Data section
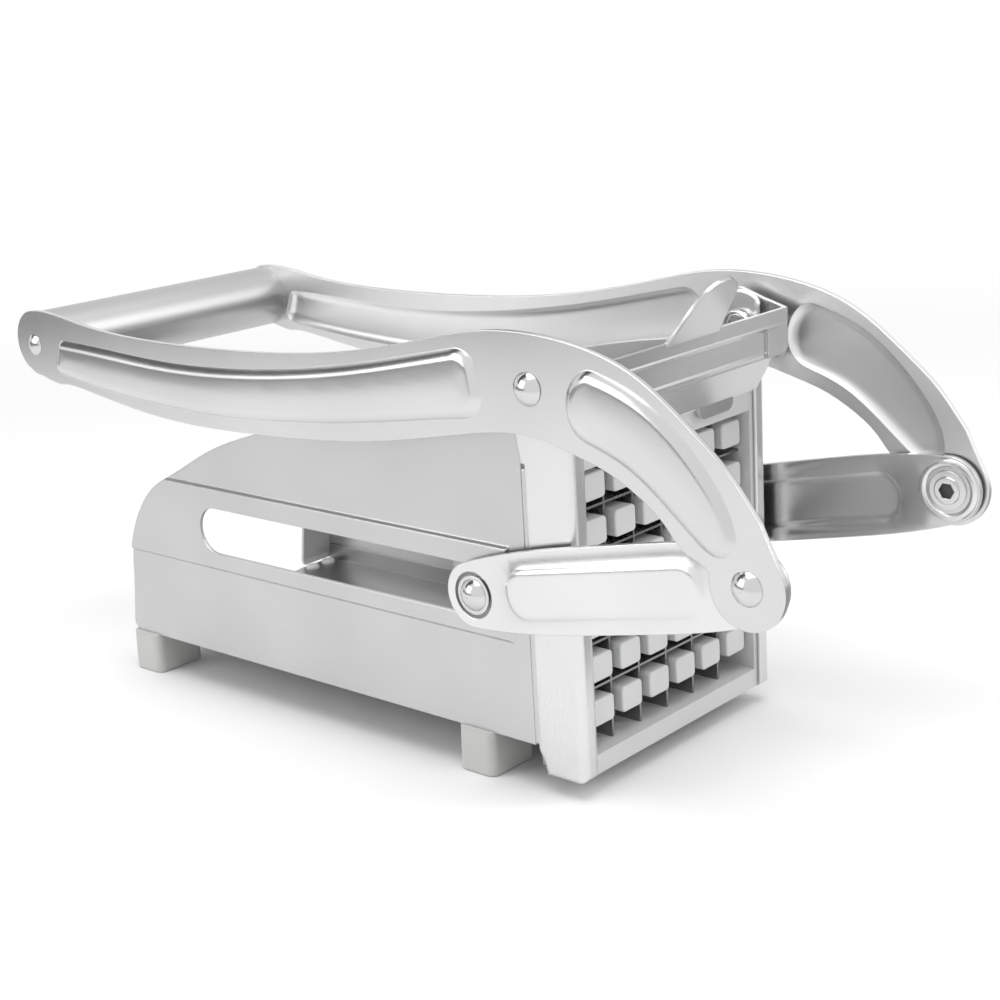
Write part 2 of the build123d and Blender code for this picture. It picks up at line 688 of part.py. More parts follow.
# ---- blade latch ---------------------------------------------------------------------------------
def latch():
    """Folded hood over the blade frame: front plate, pressed step, slanted lip, hooks, wings and tongue."""
    back_x = latch_front_x - sheet
    wing_radius = ear_radius + latch_ear_margin
    low_front = (latch_front_x, latch_low_z + latch_lip_bend)
    low_rear = (back_x - sheet, latch_low_z - latch_lip_bend)
    ear_low = (lever_pivot_x + 2.0, lever_pivot_z - wing_radius + 0.2)
    ear_top = (lever_pivot_x, lever_pivot_z + wing_radius)
    crown = (lever_pivot_x + latch_wing_reach, latch_top_z + latch_wing_rise)
    wing_edges = [
        Line((latch_front_x, latch_top_z), low_front),
        Line(low_front, low_rear),
        Line(low_rear, ear_low),
        ThreePointArc(ear_low, (lever_pivot_x - wing_radius, lever_pivot_z), ear_top),
        Line(ear_top, crown),
        Line(crown, (latch_front_x, latch_top_z)),
    ]
    wing = plate(make_face(wing_edges), wing_inner, wing_outer)
    wing = wing - rod(lever_pivot, pin_radius + pin_clearance, 0, wing_outer + 1)
    front = block(back_x, latch_front_x, -wing_outer, wing_outer, latch_low_z, latch_top_z)
    corner_edges = front.edges().filter_by(Axis.X).group_by(Axis.Z)[0]
    front = fillet(corner_edges, latch_corner)
    pocket = block(latch_front_x - latch_recess, latch_front_x + 1, -latch_recess_half, latch_recess_half,
                   latch_low_z - 1, latch_step_z)
    pressed_back = block(back_x - latch_recess, back_x, -latch_recess_half, latch_recess_half,
                         latch_low_z, latch_step_z + sheet)
    front = front - pocket + pressed_back
    lip_back = back_x - latch_recess
    lip_edge = Polyline([
        (lip_back, latch_low_z + sheet), (lip_back + sheet, latch_low_z + sheet),
        (lip_back + sheet, latch_low_z), (lip_front_x, lip_low_z),
        (lip_front_x - sheet, lip_low_z), (lip_back, latch_low_z + 0.4)], close=True)
    lip = extrude(Plane.XZ * make_face(lip_edge), amount=lip_half_width, both=True)
    solid = front + lip
    for side in (-1, 1):
        hook = block(lip_front_x - sheet, lip_front_x, side * hook_inner_y, side * hook_outer_y,
                     hook_low_z, lip_low_z + hook_overlap)
        solid = solid + fillet(hook.edges().filter_by(Axis.X).group_by(Axis.Z)[0], hook_corner)
    return solid + wing + far(wing) + tongue()


def tongue():
    """Thumb tongue that leans forward from the top edge of the hood."""
    base = Plane(origin=(latch_front_x - sheet, 0, latch_top_z - 0.6), x_dir=(0, 1, 0),
                 z_dir=(cos(radians(tongue_lean)), 0, -sin(radians(tongue_lean))))
    reach = tongue_rise / cos(radians(tongue_lean))
    left = [(-tongue_base_half, 0), (-0.80 * tongue_base_half, 0.36 * reach),
            (-0.68 * tongue_base_half, 0.70 * reach), (-tongue_tip_half * 0.9, 0.93 * reach)]
    right = [(-x, z) for x, z in reversed(left)]
    face = make_face([Spline(*left, (0, reach), *right), Line(right[-1], left[0])])
    return extrude(base * face, amount=sheet)


def latch_spring():
    """Torsion spring round the inner end of the lever pivot; its leg runs straight off to the hood."""
    radius = pin_radius + spring_coil_gap + spring_wire
    coil_pitch = spring_wire + spring_turn_gap
    inner = wall_inner - face_gap - spring_wire / 2 - spring_turns * coil_pitch
    coil = Rot(0, 0, spring_leg_turn) * Helix(coil_pitch, spring_turns * coil_pitch, radius)
    section = Plane(coil @ 0, z_dir=coil % 0) * Circle(spring_wire / 2)
    wire = sweep(section, path=coil)
    reach = latch_front_x - sheet - lever_pivot_x - spring_wire / 2 - snug_gap
    off_x, off_z = polar((0, 0), 1.0, spring_leg_turn)
    leg = extrude(section, amount=-(reach - radius * off_x) / off_z)
    return Plane.XZ.offset(inner) * Pos(*lever_pivot, 0) * (wire + leg)


# ---- write every piece ---------------------------------------------------------------------------
middle_x = (front_pin[0] + lever_nose_radius + grip_axis[0] + limb_end_tip) / 2


def save(name, shape):
    export_step(Pos(-middle_x, 0, 0) * shape, os.path.join("parts", name + ".step"))


def save_pair(name, shape):
    """Write the near side's piece and its mirror image as two nodes."""
    save("near_" + name, shape)
    save("far_" + name, far(shape))


os.makedirs("parts", exist_ok=True)
save("floor_pan", floor_pan())
save_pair("side_wall", wall())
save_pair("front_post", post())
for name, foot_x in (("rear_foot", rear_foot_x), ("front_foot", front_foot_x)):
    save("near_" + name, foot(foot_x, -1))
    save("far_" + name, foot(foot_x, 1))

save("blade_frame", blade_frame())
save("upright_blades", upright_blades())
save("level_blades", level_blades())

bolt_face = lever_outer + snug_gap
pivot_bolt = (rod(lever_pivot, pin_radius, wall_inner - sheet, bolt_face)
              + dome(lever_pivot, dome_radius, dome_height, bolt_face))
save_pair("pivot_bolt", pivot_bolt)
save_pair("pivot_nut", tube(lever_pivot, pin_radius + spring_coil_gap, pin_radius + pin_clearance,
                            wall_inner - 1.8 * sheet, wall_inner))
save_pair("pivot_spacer", tube(lever_pivot, 2 * pin_radius, pin_radius + pin_clearance,
                               wing_outer + face_gap, lever_inner - face_gap))

save("pusher_block", pusher_block())
save("pusher_carriage", pusher_carriage())
save("pusher_screws", pusher_screws())
axle_end = link_inner - link_dish_depth - stop_gap
save("pusher_axle", cross_rod(axle, axle_radius, axle_end))
save_pair("slot_roller", tube(axle, slot_width / 2 - roller_play, axle_radius + pin_clearance,
                              wall_inner - sheet, axle_end - stop_gap))

save("near_lever_arm", lever_arm(NEAR))
save("far_lever_arm", lever_arm(FAR))
grip = cross_rod(grip_axis, grip_radius, lever_inner)
grip = grip - cross_rod(grip_axis, grip_radius - grip_wall, lever_inner + 1)
save("grip_tube", grip)
save_pair("grip_plug", grip_plug())
save_pair("grip_rivet", grip_rivet())
collar_face = link_inner + link_dish_depth
front_barrel = (rod(front_pin, pin_radius, collar_face, lever_outer)
                + dome(front_pin, dome_radius, dome_height, lever_outer))
save_pair("front_pin", front_barrel)
save_pair("front_nut", socket_nut(front_pin, band_outer + 2 * face_gap, collar_face - snug_gap))
save_pair("front_washer", tube(front_pin, 2 * pin_radius, pin_radius + pin_clearance,
                               link_outer + snug_gap, lever_inner))

save("near_link_arm", link_arm(NEAR))
save("far_link_arm", link_arm(FAR))
rear_rivet = (rod(axle, pin_radius, link_inner - link_dish_depth, link_outer)
              + dome(axle, dome_radius, dome_height, link_outer))
save_pair("link_rivet", rear_rivet)
save_pair("link_washer", tube(axle, 2 * pin_radius, pin_radius + pin_clearance,
                              link_outer - link_dish_depth, link_outer))

save("blade_latch", latch())
save_pair("latch_spring", latch_spring())
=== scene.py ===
# %% [markdown]
# # Dressing a french fry cutter
#
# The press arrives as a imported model: every plate, pin and foot is already in its place, in metres,
# and each one rides on a body that a joint can move. This lesson gives those parts their finish.
# It makes a studio first, then the metals and plastics. Then it rebuilds the pieces whose pressed panels are
# softer than the plain model's, the two lever arms and the two links, and at the end it adds the collars
# round the front nuts, near-black discs that paint the shade in their sockets, and the strips that fill the
# wall seams.

# %% Load the model
import bpy
import bmesh
import math
from mathutils import Matrix, Vector
from mathutils.geometry import delaunay_2d_cdt


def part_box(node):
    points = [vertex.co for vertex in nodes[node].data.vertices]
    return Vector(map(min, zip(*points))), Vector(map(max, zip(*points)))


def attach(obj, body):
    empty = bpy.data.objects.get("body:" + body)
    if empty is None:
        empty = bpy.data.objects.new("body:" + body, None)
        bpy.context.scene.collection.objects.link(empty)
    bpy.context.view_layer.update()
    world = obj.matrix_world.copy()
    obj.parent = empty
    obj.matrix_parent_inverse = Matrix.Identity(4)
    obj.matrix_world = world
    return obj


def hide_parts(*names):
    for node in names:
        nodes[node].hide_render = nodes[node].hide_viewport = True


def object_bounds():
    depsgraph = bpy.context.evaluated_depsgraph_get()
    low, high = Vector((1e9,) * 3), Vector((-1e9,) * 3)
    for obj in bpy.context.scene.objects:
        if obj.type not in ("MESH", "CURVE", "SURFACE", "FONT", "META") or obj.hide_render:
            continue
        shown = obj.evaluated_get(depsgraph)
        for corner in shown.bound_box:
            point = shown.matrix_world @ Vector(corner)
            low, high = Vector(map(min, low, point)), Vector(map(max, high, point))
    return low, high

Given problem
The lines to quote run from the one containing "pin_radius, collar_face, lever_outer)" to the one containing "world = obj.matrix_world.copy()". Quote them exactly, with both of those lines, and nothing else.

Exercise response
front_barrel = (rod(front_pin, pin_radius, collar_face, lever_outer)
                + dome(front_pin, dome_radius, dome_height, lever_outer))
save_pair("front_pin", front_barrel)
save_pair("front_nut", socket_nut(front_pin, band_outer + 2 * face_gap, collar_face - snug_gap))
save_pair("front_washer", tube(front_pin, 2 * pin_radius, pin_radius + pin_clearance,
                               link_outer + snug_gap, lever_inner))

save("near_link_arm", link_arm(NEAR))
save("far_link_arm", link_arm(FAR))
rear_rivet = (rod(axle, pin_radius, link_inner - link_dish_depth, link_outer)
              + dome(axle, dome_radius, dome_height, link_outer))
save_pair("link_rivet", rear_rivet)
save_pair("link_washer", tube(axle, 2 * pin_radius, pin_radius + pin_clearance,
                              link_outer - link_dish_depth, link_outer))

save("blade_latch", latch())
save_pair("latch_spring", latch_spring())
=== scene.py ===
# %% [markdown]
# # Dressing a french fry cutter
#
# The press arrives as a imported model: every plate, pin and foot is already in its place, in metres,
# and each one rides on a body that a joint can move. This lesson gives those parts their finish.
# It makes a studio first, then the metals and plastics. Then it rebuilds the pieces whose pressed panels are
# softer than the plain model's, the two lever arms and the two links, and at the end it adds the collars
# round the front nuts, near-black discs that paint the shade in their sockets, and the strips that fill the
# wall seams.

# %% Load the model
import bpy
import bmesh
import math
from mathutils import Matrix, Vector
from mathutils.geometry import delaunay_2d_cdt


def part_box(node):
    points = [vertex.co for vertex in nodes[node].data.vertices]
    return Vector(map(min, zip(*points))), Vector(map(max, zip(*points)))


def attach(obj, body):
    empty = bpy.data.objects.get("body:" + body)
    if empty is None:
        empty = bpy.data.objects.new("body:" + body, None)
        bpy.context.scene.collection.objects.link(empty)
    bpy.context.view_layer.update()
    world = obj.matrix_world.copy()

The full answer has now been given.